Speaker: Miljan Bajic  11:29

Down the rabbit hole huh? 

Speaker: Marie Murtagh  11:33

Yeah, yeah.

Speaker: Michael K. Spayd  11:34

She dug the rabbit hole.

Speaker: Marie Murtagh  11:40

And around two years ago, I heard about agile, and oh, my God, and lit such a fire inside of me, because I saw like, Oh, thank God, finally they get it, that we’re humans inside of this organization, right. And the humans are what make up an organization. And as I sort of journey deeper into that, and sort of reflecting back on my previous experience, realizing that, you know, I was kind of working in organizations that treated people more like machines, or more like resources. So it made sense to me then why I didn’t exactly love it. And so then it’s become, with all these things that I’ve learned and that I’ve been taking in and then the healing and then cetera, then take your look at my life, and what am I really doing with it? 

And what’s the impact that I want to leave here, how do I want to help people and working inside or with organizations to help them transform and helping people to live more into their humanity so that we all have, you know, more fulfilling lives. And step more into of course, our potential. You know, agile is where I sort of settled, and with stumbling across Michael and Agile of 2019, and a couple of other big concepts that sort of came across my plate at that time, too. It’s been, you know, I was on a certain path, a trajectory anyways, upwards, but since then it’s gone really very straight up and I’m just to be honest with you, I’m just really very delighted and honored, excited, a little nervous, all of that about the role that I’m stepping into here. Yeah, I’m happy it is,

Speaker: Miljan Bajic  13:38

It is interesting. And I think a lot of this is emerging too, like some of the things that Michael has been doing and this is not the mainstream, right, some of the stuff that we’re talking about is the next level of coaching or transformation. And it’s connected to a bigger movement. This is much bigger than agile, this is much bigger than us. 

And the way that I understand a lot of times oh, not a lot of times but especially in the context of what Michael is doing with Collective Edge is what others have been trying to do outside of agile, outside of business. So as much as to some this might seem like a completely new thing. It’s not necessarily new and there are many people across the globe that are trying to contextualize these things in their context. So maybe before we kind of dive deeper into some of this stuff, what is Collective Edge? How would you describe it. 
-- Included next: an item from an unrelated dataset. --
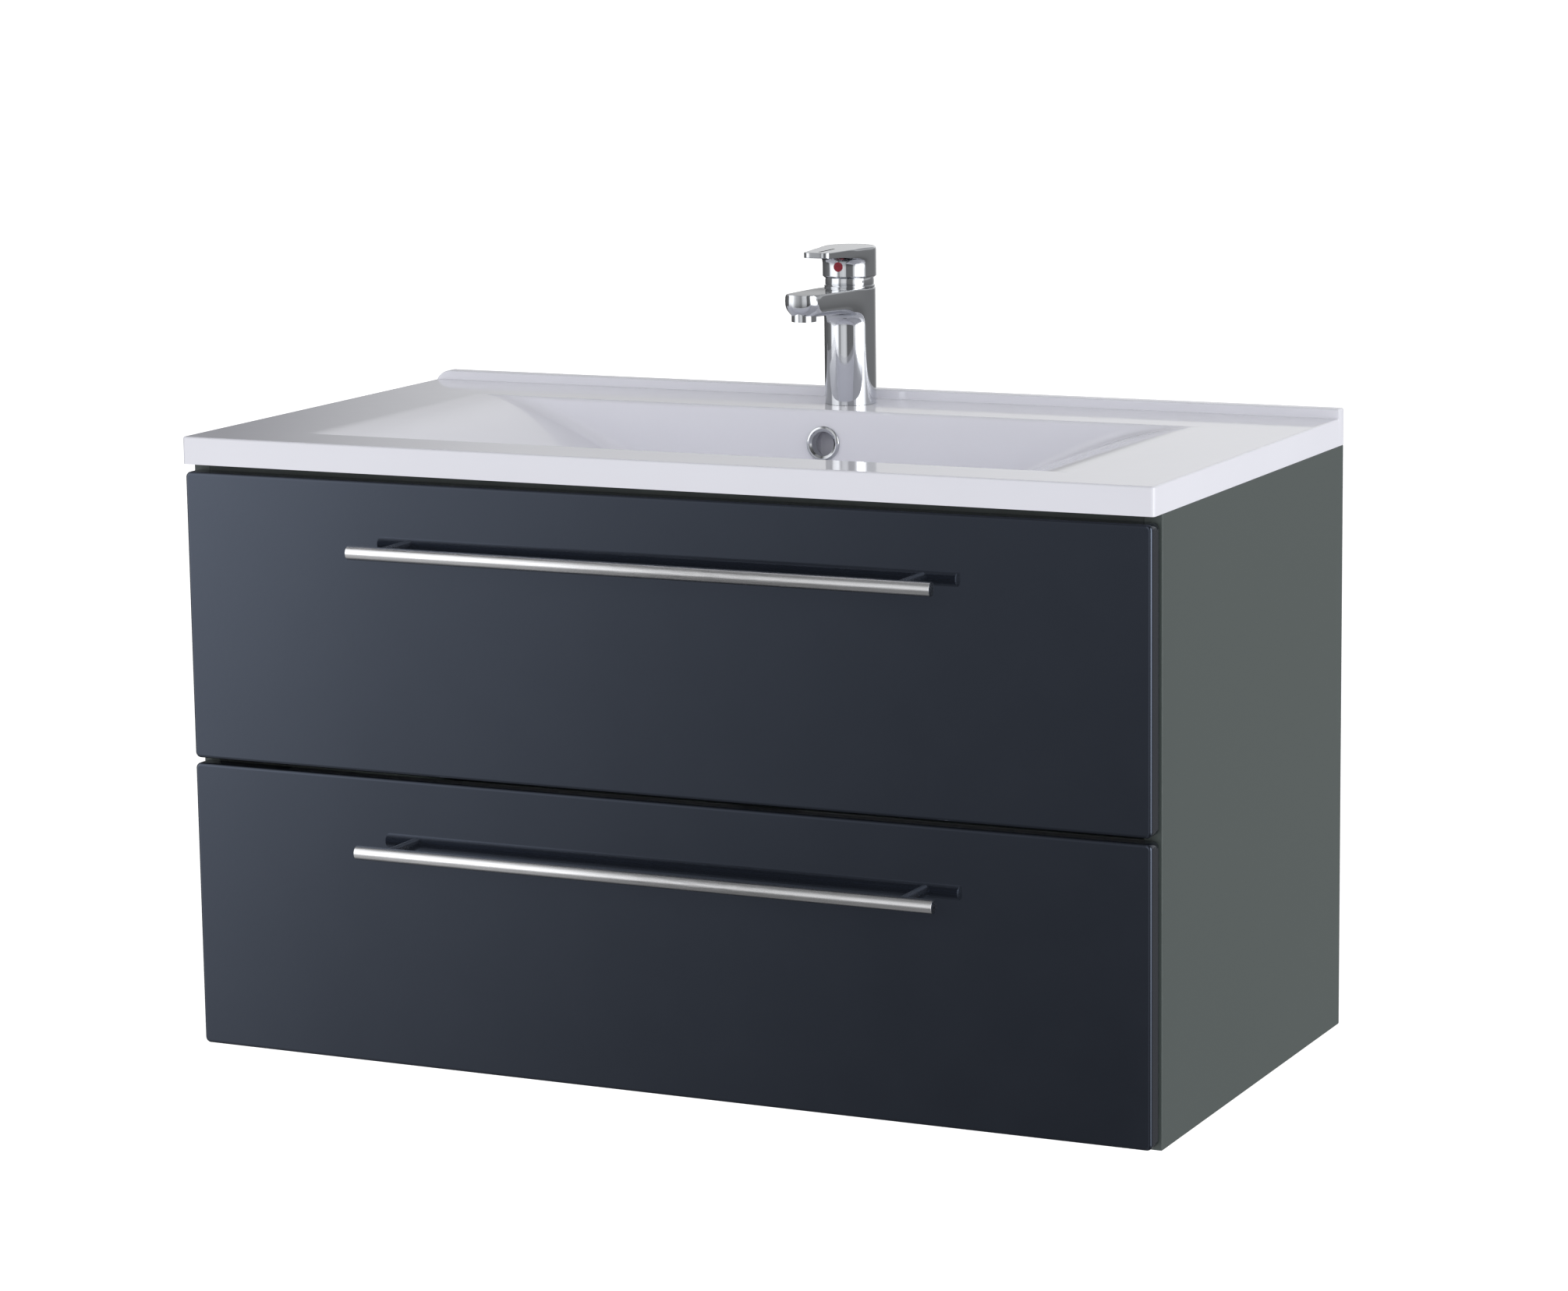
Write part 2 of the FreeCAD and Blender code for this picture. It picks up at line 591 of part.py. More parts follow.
def trap_body():
    """Upper half of the bottle, open below for the cup, with its outlet to the wall."""
    floor_z = below(250)
    shell = [(TAIL_R + 0.4, below(200), 0), (24.0, below(200), 2), (TRAP_R, below(206), 4),
             (TRAP_R, floor_z, 0), (TRAP_R - 3, floor_z, 0), (TRAP_R - 3, below(208), 3),
             (TAIL_R + 0.4, below(203), 0)]
    bottle = turned(shell, 0, DRAIN_Y)
    outlet_z = below(OUTLET_DOWN)
    branch = rod((0, DRAIN_Y + TRAP_R - 5, outlet_z), (0, BRANCH_END_Y, outlet_z), 20.0)
    passage = rod((0, DRAIN_Y + TRAP_R - 8, outlet_z), (0, BRANCH_END_Y + 1, outlet_z), 15.0)
    clear = rod((0, DRAIN_Y, below(260)), (0, DRAIN_Y, below(208)), TRAP_R - 3)
    top_half = box(-25, 25, DRAIN_Y, DRAIN_Y + 50, below(260), below(190))
    return bottle.fuse(branch.common(top_half).cut(clear)).cut(passage).removeSplitter()


def trap_cup():
    top, bottom = below(250.3), below(290)
    shell = [(0, bottom, 0), (TRAP_R - 3, bottom, 5), (TRAP_R + 1, bottom + 10, 3), (TRAP_R + 1, top, 0),
             (TRAP_R - 2, top, 0), (TRAP_R - 2, bottom + 11, 3), (TRAP_R - 6, bottom + 3, 2),
             (0, bottom + 3, 0)]
    return turned(shell, 0, DRAIN_Y)


def outlet_tube():
    """Tube to the wall, a little thinner where it slips into the trap's nut."""
    z = below(OUTLET_DOWN)
    slip_end = BRANCH_END_Y + 26.0
    slip = pipe((0, BRANCH_END_Y + 0.3, z), (0, slip_end, z), TAIL_R - 0.3, TAIL_BORE_R)
    return slip.fuse(pipe((0, slip_end, z), (0, -1.0, z), TAIL_R, TAIL_BORE_R))


# ---------------------------------------------------------------------------
# Tap, built on its own axis with the deck at z = 0 and moved into place
# ---------------------------------------------------------------------------
def on_deck(shape):
    shape.translate(V(0, TAP_Y, DECK_Z))
    return shape


def spout_section(reach, half, top, depth):
    """Closed section of the spout: flat on top, round underneath."""
    sides = [(-half, top), (-half * 1.07, top - depth * 0.34), (-half * 0.72, top - depth * 0.84),
             (0.0, top - depth), (half * 0.72, top - depth * 0.84),
             (half * 1.07, top - depth * 0.34), (half, top)]
    points = [V(x, -reach, z) for x, z in sides]
    belly = Part.BSplineCurve()
    belly.interpolate(points)
    return Part.Wire([belly.toShape(), Part.LineSegment(points[-1], points[0]).toShape()])


def tap_body():
    barrel = rod((0, 0, TAP_GASKET), (0, 0, TAP_BODY_TOP), TAP_R)
    barrel = barrel.makeFillet(1.0, edges_where(barrel, lambda b: b.ZLength < 0.1))
    stations = [(4, 21.0, TAP_BODY_TOP, 24.5), (36, 19.4, 106.1, 22.0), (72, 17.6, 106.9, 20.0),
                (SPOUT_REACH, 16.0, SPOUT_TIP_TOP, 18.9)]
    spout = Part.makeLoft([spout_section(*station) for station in stations], True, False)
    tip = plan_prism([(-26, 10, 0), (-26, -SPOUT_REACH + 1, 24), (26, -SPOUT_REACH + 1, 24),
                      (26, 10, 0)], 60, 130)
    body = barrel.fuse(spout.common(tip)).removeSplitter()
    chamber = rod((0, 0, 62), (0, 0, 120), CARTRIDGE_R + 0.2)
    waterway = rod((0, -12, 90), (0, -AERATOR_REACH, 98), 5.0)
    mouth = rod((0, -AERATOR_REACH, 78), (0, -AERATOR_REACH, AERATOR_TOP + 0.5), AERATOR_R + 0.1)
    inlets = [rod((x, INLET_Y, 0), (x, INLET_Y, TAP_GASKET + 14), INLET_R)
              for x in (-INLET_X, INLET_X)]
    stud_hole = rod((0, STUD_Y, 0), (0, STUD_Y, TAP_GASKET + 13), 4.05)
    ring_seat = rod((0, 0, TAP_BODY_TOP), (0, 0, TAP_BODY_TOP + 12), NECK_R + 0.3)
    return on_deck(body.cut([chamber, waterway, mouth, stud_hole, ring_seat] + inlets))


def aerator():
    low = AERATOR_LOW
    sleeve = pipe((0, -AERATOR_REACH, low), (0, -AERATOR_REACH, AERATOR_TOP), AERATOR_R,
                  AERATOR_R - 2)
    screen = rod((0, -AERATOR_REACH, low + 2), (0, -AERATOR_REACH, low + 4), AERATOR_R - 1)
    holes = [rod((6 * math.cos(a), -AERATOR_REACH + 6 * math.sin(a), low),
                 (6 * math.cos(a), -AERATOR_REACH + 6 * math.sin(a), low + 6), 1.6)
             for a in (math.radians(45 * i) for i in range(8))]
    centre_hole = rod((0, -AERATOR_REACH, low), (0, -AERATOR_REACH, low + 6), 2.4)
    return on_deck(sleeve.fuse(screen).cut(holes + [centre_hole]).removeSplitter())


def cartridge():
    body = rod((0, 0, 66), (0, 0, 103), CARTRIDGE_R)
    return on_deck(body.cut(rod((0, 0, 96), (0, 0, 104), 13.0)))


def neck_ring():
    """Domed ring that the lever's cap turns and tilts around."""
    ball = Part.makeSphere(NECK_R, V(0, 0, TILT_UP))
    zone = ball.common(box(-30, 30, -30, 30, TAP_BODY_TOP, TILT_UP + 6))
    return on_deck(zone.cut(rod((0, 0, 100), (0, 0, 120), 14.2)))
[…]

Speaker: Michael K. Spayd  14:48

You want to go first Marie?

Speaker: Marie Murtagh  14:49

Ah well, I feel like anyways, in terms of where a lot of us have found ourselves and maybe find ourselves today, it’s in living and being in a certain way that doesn’t feel really true to our nature. And there’s a sense I think, inside of all of us to that there’s more to life or something should be different. Come on, there’s got to be something else, right and away. And I’m not speaking just from a seeking sort of perspective. But also there’s this unknown part of things. 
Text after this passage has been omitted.